INSTRUCTIONS FOR THE TASK
Your task is to print the material below exactly as presented.

INFORMATION SHOWN
◇ ◇ ◇

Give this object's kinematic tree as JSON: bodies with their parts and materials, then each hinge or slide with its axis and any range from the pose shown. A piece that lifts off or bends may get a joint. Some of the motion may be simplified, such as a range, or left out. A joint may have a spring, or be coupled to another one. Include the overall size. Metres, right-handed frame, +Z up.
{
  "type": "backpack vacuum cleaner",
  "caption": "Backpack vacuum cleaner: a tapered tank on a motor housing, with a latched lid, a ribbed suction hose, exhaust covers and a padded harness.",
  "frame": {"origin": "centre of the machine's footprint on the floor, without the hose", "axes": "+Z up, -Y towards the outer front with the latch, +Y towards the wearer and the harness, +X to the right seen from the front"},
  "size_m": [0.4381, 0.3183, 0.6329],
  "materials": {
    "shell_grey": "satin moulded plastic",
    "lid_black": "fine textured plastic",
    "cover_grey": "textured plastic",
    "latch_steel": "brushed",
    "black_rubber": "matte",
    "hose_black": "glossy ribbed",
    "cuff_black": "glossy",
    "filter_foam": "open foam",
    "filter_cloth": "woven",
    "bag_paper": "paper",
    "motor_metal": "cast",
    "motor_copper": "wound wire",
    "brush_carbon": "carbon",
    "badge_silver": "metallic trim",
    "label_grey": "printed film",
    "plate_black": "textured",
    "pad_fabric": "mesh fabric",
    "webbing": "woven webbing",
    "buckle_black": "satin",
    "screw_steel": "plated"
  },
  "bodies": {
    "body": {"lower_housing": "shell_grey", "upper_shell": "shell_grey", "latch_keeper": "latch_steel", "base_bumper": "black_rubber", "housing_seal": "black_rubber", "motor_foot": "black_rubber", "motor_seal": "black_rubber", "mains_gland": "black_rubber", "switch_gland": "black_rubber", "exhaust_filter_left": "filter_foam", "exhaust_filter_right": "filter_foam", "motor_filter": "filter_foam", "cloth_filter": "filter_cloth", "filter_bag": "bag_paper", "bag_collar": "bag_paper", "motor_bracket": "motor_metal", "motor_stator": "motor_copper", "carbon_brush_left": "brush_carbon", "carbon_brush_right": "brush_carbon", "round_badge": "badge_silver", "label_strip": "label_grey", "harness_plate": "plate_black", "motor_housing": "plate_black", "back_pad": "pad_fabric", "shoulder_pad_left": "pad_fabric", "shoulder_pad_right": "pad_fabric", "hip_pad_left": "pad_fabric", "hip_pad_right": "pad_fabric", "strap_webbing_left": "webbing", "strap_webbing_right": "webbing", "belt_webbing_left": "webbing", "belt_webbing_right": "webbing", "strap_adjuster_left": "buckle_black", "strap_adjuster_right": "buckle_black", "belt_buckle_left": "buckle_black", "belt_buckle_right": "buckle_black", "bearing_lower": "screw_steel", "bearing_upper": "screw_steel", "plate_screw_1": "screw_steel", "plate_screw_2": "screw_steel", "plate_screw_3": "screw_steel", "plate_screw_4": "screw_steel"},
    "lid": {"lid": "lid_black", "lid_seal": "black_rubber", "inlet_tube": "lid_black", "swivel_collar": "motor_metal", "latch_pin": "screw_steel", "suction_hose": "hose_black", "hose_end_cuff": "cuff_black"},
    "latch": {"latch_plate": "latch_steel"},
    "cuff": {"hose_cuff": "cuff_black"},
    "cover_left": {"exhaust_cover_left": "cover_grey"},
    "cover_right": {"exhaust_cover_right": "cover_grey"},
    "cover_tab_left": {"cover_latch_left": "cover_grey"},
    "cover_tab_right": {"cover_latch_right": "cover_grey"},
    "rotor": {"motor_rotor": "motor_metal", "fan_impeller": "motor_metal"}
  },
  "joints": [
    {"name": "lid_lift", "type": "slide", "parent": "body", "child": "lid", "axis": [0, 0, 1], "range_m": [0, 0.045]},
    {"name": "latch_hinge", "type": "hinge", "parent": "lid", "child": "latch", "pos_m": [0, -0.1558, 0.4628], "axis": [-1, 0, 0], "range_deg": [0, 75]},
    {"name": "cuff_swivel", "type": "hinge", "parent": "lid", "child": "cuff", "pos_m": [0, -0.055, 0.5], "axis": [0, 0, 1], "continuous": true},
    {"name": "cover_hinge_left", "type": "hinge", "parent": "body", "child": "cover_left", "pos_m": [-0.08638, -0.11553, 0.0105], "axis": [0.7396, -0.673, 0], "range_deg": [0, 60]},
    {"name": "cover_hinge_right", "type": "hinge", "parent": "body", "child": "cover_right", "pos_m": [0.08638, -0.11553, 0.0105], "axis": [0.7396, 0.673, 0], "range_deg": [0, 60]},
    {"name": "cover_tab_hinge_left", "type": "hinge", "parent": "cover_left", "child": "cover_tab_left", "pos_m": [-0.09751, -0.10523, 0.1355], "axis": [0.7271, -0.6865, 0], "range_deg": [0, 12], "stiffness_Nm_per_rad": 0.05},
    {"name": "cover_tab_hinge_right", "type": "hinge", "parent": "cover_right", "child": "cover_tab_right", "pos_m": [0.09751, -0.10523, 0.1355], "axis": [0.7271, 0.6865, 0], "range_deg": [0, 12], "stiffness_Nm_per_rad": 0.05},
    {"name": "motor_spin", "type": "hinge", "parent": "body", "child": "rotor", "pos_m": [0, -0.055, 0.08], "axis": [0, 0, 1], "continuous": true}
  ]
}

◇ ◇ ◇

RESPONSE TO THIS TASK
Give this object's kinematic tree as JSON: bodies with their parts and materials, then each hinge or slide with its axis and any range from the pose shown. A piece that lifts off or bends may get a joint. Some of the motion may be simplified, such as a range, or left out. A joint may have a spring, or be coupled to another one. Include the overall size. Metres, right-handed frame, +Z up.
{
  "type": "backpack vacuum cleaner",
  "caption": "Backpack vacuum cleaner: a tapered tank on a motor housing, with a latched lid, a ribbed suction hose, exhaust covers and a padded harness.",
  "frame": {"origin": "centre of the machine's footprint on the floor, without the hose", "axes": "+Z up, -Y towards the outer front with the latch, +Y towards the wearer and the harness, +X to the right seen from the front"},
  "size_m": [0.4381, 0.3183, 0.6329],
  "materials": {
    "shell_grey": "satin moulded plastic",
    "lid_black": "fine textured plastic",
    "cover_grey": "textured plastic",
    "latch_steel": "brushed",
    "black_rubber": "matte",
    "hose_black": "glossy ribbed",
    "cuff_black": "glossy",
    "filter_foam": "open foam",
    "filter_cloth": "woven",
    "bag_paper": "paper",
    "motor_metal": "cast",
    "motor_copper": "wound wire",
    "brush_carbon": "carbon",
    "badge_silver": "metallic trim",
    "label_grey": "printed film",
    "plate_black": "textured",
    "pad_fabric": "mesh fabric",
    "webbing": "woven webbing",
    "buckle_black": "satin",
    "screw_steel": "plated"
  },
  "bodies": {
    "body": {"lower_housing": "shell_grey", "upper_shell": "shell_grey", "latch_keeper": "latch_steel", "base_bumper": "black_rubber", "housing_seal": "black_rubber", "motor_foot": "black_rubber", "motor_seal": "black_rubber", "mains_gland": "black_rubber", "switch_gland": "black_rubber", "exhaust_filter_left": "filter_foam", "exhaust_filter_right": "filter_foam", "motor_filter": "filter_foam", "cloth_filter": "filter_cloth", "filter_bag": "bag_paper", "bag_collar": "bag_paper", "motor_bracket": "motor_metal", "motor_stator": "motor_copper", "carbon_brush_left": "brush_carbon", "carbon_brush_right": "brush_carbon", "round_badge": "badge_silver", "label_strip": "label_grey", "harness_plate": "plate_black", "motor_housing": "plate_black", "back_pad": "pad_fabric", "shoulder_pad_left": "pad_fabric", "shoulder_pad_right": "pad_fabric", "hip_pad_left": "pad_fabric", "hip_pad_right": "pad_fabric", "strap_webbing_left": "webbing", "strap_webbing_right": "webbing", "belt_webbing_left": "webbing", "belt_webbing_right": "webbing", "strap_adjuster_left": "buckle_black", "strap_adjuster_right": "buckle_black", "belt_buckle_left": "buckle_black", "belt_buckle_right": "buckle_black", "bearing_lower": "screw_steel", "bearing_upper": "screw_steel", "plate_screw_1": "screw_steel", "plate_screw_2": "screw_steel", "plate_screw_3": "screw_steel", "plate_screw_4": "screw_steel"},
    "lid": {"lid": "lid_black", "lid_seal": "black_rubber", "inlet_tube": "lid_black", "swivel_collar": "motor_metal", "latch_pin": "screw_steel", "suction_hose": "hose_black", "hose_end_cuff": "cuff_black"},
    "latch": {"latch_plate": "latch_steel"},
    "cuff": {"hose_cuff": "cuff_black"},
    "cover_left": {"exhaust_cover_left": "cover_grey"},
    "cover_right": {"exhaust_cover_right": "cover_grey"},
    "cover_tab_left": {"cover_latch_left": "cover_grey"},
    "cover_tab_right": {"cover_latch_right": "cover_grey"},
    "rotor": {"motor_rotor": "motor_metal", "fan_impeller": "motor_metal"}
  },
  "joints": [
    {"name": "lid_lift", "type": "slide", "parent": "body", "child": "lid", "axis": [0, 0, 1], "range_m": [0, 0.045]},
    {"name": "latch_hinge", "type": "hinge", "parent": "lid", "child": "latch", "pos_m": [0, -0.1558, 0.4628], "axis": [-1, 0, 0], "range_deg": [0, 75]},
    {"name": "cuff_swivel", "type": "hinge", "parent": "lid", "child": "cuff", "pos_m": [0, -0.055, 0.5], "axis": [0, 0, 1], "continuous": true},
    {"name": "cover_hinge_left", "type": "hinge", "parent": "body", "child": "cover_left", "pos_m": [-0.08638, -0.11553, 0.0105], "axis": [0.7396, -0.673, 0], "range_deg": [0, 60]},
    {"name": "cover_hinge_right", "type": "hinge", "parent": "body", "child": "cover_right", "pos_m": [0.08638, -0.11553, 0.0105], "axis": [0.7396, 0.673, 0], "range_deg": [0, 60]},
    {"name": "cover_tab_hinge_left", "type": "hinge", "parent": "cover_left", "child": "cover_tab_left", "pos_m": [-0.09751, -0.10523, 0.1355], "axis": [0.7271, -0.6865, 0], "range_deg": [0, 12], "stiffness_Nm_per_rad": 0.05},
    {"name": "cover_tab_hinge_right", "type": "hinge", "parent": "cover_right", "child": "cover_tab_right", "pos_m": [0.09751, -0.10523, 0.1355], "axis": [0.7271, 0.6865, 0], "range_deg": [0, 12], "stiffness_Nm_per_rad": 0.05},
    {"name": "motor_spin", "type": "hinge", "parent": "body", "child": "rotor", "pos_m": [0, -0.055, 0.08], "axis": [0, 0, 1], "continuous": true}
  ]
}